◆ What is expected ◆
Write out only the span of lines that begins at the line with "Continue the FreeCAD" and ends at the line with "return bent". Keep both end lines, word for word.

CAD and scene scripts
↓

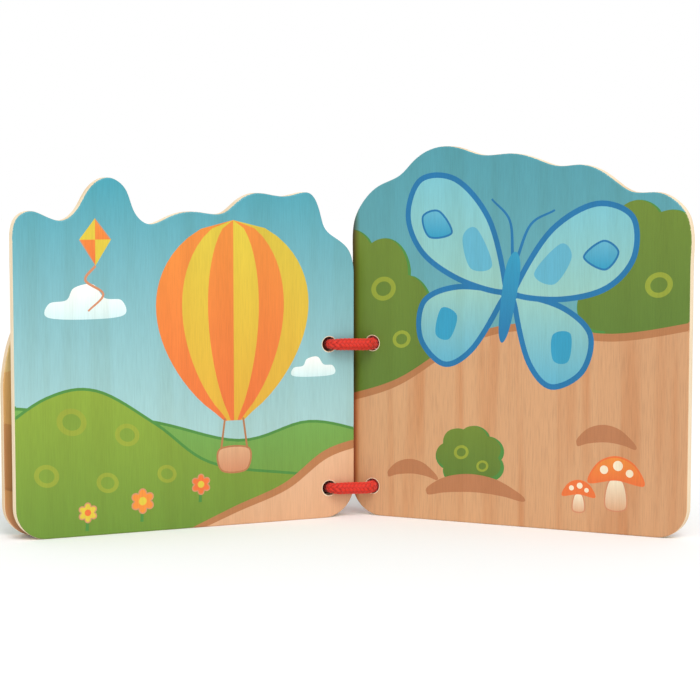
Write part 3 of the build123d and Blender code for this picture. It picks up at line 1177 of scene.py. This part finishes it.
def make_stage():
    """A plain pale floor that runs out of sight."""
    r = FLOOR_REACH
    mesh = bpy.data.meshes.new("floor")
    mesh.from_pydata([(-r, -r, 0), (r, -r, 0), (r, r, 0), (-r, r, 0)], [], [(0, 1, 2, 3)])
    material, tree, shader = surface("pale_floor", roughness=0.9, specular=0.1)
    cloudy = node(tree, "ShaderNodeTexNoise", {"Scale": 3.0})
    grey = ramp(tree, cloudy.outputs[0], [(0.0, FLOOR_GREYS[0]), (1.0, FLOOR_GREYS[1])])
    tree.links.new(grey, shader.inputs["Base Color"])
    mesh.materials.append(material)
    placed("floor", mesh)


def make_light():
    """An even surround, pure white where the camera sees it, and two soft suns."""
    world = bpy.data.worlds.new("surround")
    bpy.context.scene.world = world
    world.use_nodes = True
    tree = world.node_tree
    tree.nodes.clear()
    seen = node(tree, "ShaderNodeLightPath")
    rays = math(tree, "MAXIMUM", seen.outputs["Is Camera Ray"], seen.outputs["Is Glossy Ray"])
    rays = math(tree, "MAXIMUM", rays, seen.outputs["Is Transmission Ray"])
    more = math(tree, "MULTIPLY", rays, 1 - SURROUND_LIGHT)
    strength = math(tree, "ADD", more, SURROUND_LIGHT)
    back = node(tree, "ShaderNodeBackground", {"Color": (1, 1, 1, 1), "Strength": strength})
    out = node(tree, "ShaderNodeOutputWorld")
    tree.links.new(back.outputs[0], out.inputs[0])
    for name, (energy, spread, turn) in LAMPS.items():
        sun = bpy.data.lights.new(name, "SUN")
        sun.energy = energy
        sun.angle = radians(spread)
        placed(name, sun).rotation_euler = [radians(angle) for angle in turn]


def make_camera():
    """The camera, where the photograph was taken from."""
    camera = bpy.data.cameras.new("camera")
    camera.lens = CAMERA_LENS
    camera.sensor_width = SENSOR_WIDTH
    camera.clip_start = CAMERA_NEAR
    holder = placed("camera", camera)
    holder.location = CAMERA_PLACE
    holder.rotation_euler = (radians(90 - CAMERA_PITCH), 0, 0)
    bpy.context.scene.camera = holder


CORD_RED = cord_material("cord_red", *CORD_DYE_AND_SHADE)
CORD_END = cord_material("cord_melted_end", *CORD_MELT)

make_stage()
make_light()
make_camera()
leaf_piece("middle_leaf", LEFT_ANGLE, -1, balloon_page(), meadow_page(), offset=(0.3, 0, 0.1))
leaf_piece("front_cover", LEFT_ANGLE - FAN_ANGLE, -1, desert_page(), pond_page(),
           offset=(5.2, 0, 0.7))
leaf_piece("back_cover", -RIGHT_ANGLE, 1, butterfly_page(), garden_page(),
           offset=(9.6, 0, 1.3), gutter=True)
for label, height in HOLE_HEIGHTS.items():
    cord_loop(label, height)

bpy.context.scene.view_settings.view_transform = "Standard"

↑
↓

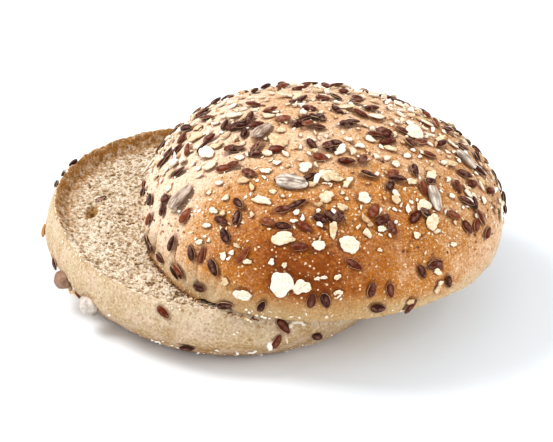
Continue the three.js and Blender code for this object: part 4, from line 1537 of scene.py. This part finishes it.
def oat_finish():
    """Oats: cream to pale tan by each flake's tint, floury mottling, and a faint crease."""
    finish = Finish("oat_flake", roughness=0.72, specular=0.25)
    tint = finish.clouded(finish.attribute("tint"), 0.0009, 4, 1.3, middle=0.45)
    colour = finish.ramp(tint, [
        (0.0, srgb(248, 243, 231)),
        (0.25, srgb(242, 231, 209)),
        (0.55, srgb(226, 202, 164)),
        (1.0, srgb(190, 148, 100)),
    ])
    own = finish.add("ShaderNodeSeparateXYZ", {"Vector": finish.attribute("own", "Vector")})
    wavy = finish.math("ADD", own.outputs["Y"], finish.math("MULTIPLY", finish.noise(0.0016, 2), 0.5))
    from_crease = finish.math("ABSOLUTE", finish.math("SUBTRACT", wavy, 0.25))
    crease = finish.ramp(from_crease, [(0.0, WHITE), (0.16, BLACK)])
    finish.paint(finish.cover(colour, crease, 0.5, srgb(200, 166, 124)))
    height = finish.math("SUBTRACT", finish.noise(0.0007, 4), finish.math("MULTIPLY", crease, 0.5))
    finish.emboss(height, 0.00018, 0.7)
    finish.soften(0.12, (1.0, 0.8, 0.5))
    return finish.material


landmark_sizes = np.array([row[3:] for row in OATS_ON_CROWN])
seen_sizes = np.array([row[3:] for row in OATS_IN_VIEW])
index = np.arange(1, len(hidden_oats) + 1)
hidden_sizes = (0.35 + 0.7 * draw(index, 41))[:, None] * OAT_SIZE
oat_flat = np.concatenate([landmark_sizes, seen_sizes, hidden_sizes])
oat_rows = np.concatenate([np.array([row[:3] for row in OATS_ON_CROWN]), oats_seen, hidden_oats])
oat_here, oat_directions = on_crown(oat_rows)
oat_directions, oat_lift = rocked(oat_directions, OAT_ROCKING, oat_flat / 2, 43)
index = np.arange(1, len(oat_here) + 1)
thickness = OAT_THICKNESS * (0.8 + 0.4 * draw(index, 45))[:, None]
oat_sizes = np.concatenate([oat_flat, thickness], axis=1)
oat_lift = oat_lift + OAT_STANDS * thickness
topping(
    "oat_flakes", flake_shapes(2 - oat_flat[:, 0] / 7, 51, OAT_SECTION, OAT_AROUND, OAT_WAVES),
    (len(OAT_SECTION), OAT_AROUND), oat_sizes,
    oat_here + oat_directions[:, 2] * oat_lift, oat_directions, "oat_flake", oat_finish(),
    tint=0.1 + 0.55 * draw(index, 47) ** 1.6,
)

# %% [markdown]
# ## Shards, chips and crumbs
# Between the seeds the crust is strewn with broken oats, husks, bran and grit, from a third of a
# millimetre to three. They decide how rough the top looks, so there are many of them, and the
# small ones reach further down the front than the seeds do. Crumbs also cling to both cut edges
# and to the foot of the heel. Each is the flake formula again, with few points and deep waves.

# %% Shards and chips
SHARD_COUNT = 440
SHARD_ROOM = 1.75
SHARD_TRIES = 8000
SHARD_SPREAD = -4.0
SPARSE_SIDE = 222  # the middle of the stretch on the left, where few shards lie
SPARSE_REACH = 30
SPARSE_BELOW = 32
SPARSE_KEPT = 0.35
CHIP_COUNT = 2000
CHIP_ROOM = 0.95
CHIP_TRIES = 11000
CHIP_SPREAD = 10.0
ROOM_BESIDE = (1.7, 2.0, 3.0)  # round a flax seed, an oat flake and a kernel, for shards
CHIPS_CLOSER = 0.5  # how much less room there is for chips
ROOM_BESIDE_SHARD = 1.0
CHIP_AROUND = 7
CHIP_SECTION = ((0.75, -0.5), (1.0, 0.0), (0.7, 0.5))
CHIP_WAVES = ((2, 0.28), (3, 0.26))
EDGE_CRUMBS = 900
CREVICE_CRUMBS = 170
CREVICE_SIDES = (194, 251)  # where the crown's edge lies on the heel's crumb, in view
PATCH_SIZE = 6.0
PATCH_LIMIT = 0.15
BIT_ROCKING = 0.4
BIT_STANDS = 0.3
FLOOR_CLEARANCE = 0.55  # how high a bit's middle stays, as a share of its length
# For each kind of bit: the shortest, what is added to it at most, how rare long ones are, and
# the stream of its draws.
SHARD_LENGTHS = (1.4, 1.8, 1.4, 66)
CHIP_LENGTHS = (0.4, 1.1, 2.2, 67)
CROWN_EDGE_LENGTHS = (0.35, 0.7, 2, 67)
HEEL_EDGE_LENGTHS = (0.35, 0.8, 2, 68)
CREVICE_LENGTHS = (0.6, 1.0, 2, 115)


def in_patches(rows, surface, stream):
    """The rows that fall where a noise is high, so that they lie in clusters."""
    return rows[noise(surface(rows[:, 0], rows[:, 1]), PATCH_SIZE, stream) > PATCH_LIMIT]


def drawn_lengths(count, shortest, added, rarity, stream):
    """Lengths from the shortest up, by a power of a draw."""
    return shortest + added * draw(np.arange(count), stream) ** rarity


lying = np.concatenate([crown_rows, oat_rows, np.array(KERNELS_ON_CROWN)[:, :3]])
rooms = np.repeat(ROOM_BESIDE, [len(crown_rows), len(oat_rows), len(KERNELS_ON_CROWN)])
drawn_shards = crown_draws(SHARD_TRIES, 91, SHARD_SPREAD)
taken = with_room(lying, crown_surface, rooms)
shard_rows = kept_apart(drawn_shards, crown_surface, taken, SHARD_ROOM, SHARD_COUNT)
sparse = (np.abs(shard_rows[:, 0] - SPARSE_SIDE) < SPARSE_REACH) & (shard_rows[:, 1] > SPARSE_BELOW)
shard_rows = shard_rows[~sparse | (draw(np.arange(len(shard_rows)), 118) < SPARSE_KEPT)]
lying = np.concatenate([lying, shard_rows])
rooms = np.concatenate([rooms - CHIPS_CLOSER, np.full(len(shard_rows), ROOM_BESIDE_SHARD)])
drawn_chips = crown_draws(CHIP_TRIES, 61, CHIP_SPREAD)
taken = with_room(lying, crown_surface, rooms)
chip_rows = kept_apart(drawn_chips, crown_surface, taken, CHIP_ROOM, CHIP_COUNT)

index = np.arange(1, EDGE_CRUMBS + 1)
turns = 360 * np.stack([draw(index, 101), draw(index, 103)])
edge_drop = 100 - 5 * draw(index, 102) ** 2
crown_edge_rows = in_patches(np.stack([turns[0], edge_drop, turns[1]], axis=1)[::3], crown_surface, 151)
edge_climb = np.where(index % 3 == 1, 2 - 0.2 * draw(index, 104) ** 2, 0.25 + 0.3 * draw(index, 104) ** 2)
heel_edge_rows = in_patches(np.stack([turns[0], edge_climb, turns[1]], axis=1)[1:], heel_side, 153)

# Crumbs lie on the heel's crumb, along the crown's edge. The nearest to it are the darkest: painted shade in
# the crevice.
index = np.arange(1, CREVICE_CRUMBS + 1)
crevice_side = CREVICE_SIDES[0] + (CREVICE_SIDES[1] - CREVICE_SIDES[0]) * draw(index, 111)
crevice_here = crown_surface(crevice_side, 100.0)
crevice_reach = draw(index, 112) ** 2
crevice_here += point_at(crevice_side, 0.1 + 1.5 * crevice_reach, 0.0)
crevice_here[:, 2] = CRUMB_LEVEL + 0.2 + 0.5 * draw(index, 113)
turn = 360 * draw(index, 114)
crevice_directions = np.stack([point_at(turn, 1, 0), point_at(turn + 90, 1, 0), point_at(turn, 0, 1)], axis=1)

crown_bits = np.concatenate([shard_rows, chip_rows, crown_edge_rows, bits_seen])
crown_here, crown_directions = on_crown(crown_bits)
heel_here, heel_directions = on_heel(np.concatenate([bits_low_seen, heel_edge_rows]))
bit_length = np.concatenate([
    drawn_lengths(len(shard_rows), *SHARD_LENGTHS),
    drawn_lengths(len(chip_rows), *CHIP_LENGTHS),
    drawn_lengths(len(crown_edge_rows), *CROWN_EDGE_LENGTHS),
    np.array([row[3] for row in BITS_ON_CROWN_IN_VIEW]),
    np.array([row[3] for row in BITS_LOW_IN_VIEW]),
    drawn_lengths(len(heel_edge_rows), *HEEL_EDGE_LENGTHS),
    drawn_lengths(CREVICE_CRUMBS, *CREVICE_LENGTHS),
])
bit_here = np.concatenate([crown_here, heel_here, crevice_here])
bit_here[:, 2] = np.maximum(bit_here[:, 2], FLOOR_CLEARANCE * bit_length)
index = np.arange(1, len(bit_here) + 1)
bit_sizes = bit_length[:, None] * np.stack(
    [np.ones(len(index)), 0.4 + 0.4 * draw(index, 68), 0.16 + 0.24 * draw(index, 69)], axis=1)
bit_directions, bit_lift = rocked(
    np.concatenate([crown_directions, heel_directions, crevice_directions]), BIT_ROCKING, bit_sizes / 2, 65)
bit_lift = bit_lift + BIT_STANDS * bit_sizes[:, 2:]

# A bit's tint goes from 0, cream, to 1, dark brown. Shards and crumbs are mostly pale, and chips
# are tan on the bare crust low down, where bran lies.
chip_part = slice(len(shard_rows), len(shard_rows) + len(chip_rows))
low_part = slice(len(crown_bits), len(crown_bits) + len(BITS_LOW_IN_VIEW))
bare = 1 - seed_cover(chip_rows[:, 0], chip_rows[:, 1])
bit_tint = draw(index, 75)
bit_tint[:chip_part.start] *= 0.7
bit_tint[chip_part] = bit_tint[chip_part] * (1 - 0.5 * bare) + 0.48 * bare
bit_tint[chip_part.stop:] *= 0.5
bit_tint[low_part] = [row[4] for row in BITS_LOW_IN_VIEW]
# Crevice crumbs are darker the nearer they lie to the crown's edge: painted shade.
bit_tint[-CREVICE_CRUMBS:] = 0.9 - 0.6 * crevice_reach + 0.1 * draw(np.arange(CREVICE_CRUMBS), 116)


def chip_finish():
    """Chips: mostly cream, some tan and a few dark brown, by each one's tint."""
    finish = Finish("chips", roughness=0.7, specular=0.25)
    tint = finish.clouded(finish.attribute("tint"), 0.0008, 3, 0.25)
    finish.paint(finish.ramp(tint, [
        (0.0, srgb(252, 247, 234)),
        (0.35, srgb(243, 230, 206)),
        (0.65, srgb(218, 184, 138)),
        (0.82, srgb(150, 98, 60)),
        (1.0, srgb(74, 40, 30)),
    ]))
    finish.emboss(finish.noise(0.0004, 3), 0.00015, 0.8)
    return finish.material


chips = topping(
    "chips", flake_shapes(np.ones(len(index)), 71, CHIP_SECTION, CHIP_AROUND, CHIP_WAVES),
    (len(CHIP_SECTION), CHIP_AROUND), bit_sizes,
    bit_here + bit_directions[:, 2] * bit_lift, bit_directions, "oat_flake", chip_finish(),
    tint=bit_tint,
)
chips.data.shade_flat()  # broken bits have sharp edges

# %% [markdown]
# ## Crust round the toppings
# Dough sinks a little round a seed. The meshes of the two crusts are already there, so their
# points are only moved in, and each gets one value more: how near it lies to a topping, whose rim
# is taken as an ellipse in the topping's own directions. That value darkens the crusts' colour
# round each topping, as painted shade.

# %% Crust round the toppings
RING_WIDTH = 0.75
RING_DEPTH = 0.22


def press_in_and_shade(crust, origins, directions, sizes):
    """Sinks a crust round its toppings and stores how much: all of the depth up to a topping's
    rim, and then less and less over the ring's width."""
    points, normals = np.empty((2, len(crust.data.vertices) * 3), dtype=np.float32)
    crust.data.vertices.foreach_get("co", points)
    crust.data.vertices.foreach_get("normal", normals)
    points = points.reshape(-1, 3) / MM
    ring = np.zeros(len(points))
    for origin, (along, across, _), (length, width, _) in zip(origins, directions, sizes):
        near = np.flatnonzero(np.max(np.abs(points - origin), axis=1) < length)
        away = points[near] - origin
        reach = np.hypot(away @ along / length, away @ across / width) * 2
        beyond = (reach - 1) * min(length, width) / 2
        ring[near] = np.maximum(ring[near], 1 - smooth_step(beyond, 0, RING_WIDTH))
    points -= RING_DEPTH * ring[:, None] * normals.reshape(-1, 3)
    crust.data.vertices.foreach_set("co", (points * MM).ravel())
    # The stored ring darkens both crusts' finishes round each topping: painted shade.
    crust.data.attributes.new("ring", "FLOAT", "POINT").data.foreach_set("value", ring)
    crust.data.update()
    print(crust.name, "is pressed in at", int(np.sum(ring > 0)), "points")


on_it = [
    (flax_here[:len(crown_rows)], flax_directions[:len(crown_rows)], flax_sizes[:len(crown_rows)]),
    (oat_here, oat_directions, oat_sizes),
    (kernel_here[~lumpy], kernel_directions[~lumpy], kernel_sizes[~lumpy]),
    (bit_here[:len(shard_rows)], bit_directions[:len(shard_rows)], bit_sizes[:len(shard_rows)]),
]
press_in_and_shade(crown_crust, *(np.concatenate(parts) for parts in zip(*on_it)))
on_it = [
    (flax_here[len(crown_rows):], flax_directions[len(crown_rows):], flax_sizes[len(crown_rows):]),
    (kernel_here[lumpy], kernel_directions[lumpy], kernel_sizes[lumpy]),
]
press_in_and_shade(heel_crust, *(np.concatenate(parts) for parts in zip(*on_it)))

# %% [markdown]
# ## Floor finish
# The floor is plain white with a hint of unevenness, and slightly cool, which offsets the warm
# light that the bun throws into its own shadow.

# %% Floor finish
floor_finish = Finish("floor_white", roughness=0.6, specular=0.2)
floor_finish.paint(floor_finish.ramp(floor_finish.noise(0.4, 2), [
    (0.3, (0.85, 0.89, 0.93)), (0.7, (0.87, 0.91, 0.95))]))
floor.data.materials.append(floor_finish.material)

↑
↓

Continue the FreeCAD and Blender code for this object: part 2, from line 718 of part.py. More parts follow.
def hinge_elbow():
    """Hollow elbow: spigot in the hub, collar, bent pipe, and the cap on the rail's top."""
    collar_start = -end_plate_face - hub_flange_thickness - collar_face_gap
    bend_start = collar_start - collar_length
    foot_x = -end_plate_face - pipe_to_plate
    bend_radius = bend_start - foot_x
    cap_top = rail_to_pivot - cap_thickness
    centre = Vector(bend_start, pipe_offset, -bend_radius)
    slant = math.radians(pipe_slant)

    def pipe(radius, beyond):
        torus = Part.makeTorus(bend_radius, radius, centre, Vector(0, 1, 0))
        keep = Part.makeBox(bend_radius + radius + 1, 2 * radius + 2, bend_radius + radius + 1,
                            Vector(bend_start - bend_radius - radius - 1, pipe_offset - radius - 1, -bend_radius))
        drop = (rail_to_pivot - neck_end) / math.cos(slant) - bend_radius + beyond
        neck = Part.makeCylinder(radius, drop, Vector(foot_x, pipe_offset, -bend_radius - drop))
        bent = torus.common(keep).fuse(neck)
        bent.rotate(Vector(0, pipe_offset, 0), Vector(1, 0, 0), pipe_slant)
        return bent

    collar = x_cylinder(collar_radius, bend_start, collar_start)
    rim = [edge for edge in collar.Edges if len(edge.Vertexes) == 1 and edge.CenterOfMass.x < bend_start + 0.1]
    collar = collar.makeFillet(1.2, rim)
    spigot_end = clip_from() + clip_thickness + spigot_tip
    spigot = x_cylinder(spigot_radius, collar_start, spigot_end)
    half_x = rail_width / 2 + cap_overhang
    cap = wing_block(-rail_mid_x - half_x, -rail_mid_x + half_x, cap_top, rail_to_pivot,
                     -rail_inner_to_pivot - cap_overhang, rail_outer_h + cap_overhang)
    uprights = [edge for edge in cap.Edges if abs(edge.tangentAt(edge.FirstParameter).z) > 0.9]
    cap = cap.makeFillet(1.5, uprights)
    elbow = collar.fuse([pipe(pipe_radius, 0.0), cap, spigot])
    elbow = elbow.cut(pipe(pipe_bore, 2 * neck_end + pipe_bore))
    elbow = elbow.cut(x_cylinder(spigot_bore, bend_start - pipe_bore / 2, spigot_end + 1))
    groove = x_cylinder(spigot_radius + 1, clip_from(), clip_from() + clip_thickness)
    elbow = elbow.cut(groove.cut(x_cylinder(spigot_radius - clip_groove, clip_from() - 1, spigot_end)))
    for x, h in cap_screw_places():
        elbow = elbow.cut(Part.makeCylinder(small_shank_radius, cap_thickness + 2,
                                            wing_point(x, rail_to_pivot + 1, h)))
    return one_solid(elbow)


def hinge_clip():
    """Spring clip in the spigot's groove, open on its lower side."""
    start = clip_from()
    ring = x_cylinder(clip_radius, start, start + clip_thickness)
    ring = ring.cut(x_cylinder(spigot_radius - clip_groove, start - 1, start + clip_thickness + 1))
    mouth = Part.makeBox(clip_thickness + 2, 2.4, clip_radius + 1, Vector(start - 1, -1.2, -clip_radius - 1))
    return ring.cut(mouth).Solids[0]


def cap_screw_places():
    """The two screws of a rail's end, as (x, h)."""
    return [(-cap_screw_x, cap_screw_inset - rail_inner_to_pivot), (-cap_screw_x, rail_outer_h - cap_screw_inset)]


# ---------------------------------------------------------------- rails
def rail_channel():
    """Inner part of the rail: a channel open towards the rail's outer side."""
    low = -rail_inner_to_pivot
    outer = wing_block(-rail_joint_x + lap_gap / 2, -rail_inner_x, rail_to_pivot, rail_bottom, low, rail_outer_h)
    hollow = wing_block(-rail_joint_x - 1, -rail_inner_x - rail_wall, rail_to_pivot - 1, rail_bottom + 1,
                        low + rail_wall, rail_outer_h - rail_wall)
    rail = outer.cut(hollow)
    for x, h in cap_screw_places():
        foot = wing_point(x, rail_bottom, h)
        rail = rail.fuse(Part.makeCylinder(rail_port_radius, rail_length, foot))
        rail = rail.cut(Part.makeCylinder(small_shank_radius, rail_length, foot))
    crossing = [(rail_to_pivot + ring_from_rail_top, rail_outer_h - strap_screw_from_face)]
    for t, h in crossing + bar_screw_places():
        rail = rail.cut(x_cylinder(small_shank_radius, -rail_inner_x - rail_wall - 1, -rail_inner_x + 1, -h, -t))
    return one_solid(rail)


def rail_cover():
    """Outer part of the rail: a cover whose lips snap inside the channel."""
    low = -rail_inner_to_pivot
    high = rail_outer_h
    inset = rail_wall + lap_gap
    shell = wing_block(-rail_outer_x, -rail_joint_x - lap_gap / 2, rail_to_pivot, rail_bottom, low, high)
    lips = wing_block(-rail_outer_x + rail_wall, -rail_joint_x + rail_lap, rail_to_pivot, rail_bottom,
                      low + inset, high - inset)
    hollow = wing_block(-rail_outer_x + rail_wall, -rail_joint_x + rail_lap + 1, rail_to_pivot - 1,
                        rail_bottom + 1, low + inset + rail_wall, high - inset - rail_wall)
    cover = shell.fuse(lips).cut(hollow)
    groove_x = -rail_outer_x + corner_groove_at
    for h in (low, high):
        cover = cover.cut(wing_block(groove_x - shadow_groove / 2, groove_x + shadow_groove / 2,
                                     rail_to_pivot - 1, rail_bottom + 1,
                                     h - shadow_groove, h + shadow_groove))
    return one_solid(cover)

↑

◆ The response ◆
Continue the FreeCAD and Blender code for this object: part 2, from line 718 of part.py. More parts follow.
def hinge_elbow():
    """Hollow elbow: spigot in the hub, collar, bent pipe, and the cap on the rail's top."""
    collar_start = -end_plate_face - hub_flange_thickness - collar_face_gap
    bend_start = collar_start - collar_length
    foot_x = -end_plate_face - pipe_to_plate
    bend_radius = bend_start - foot_x
    cap_top = rail_to_pivot - cap_thickness
    centre = Vector(bend_start, pipe_offset, -bend_radius)
    slant = math.radians(pipe_slant)

    def pipe(radius, beyond):
        torus = Part.makeTorus(bend_radius, radius, centre, Vector(0, 1, 0))
        keep = Part.makeBox(bend_radius + radius + 1, 2 * radius + 2, bend_radius + radius + 1,
                            Vector(bend_start - bend_radius - radius - 1, pipe_offset - radius - 1, -bend_radius))
        drop = (rail_to_pivot - neck_end) / math.cos(slant) - bend_radius + beyond
        neck = Part.makeCylinder(radius, drop, Vector(foot_x, pipe_offset, -bend_radius - drop))
        bent = torus.common(keep).fuse(neck)
        bent.rotate(Vector(0, pipe_offset, 0), Vector(1, 0, 0), pipe_slant)
        return bent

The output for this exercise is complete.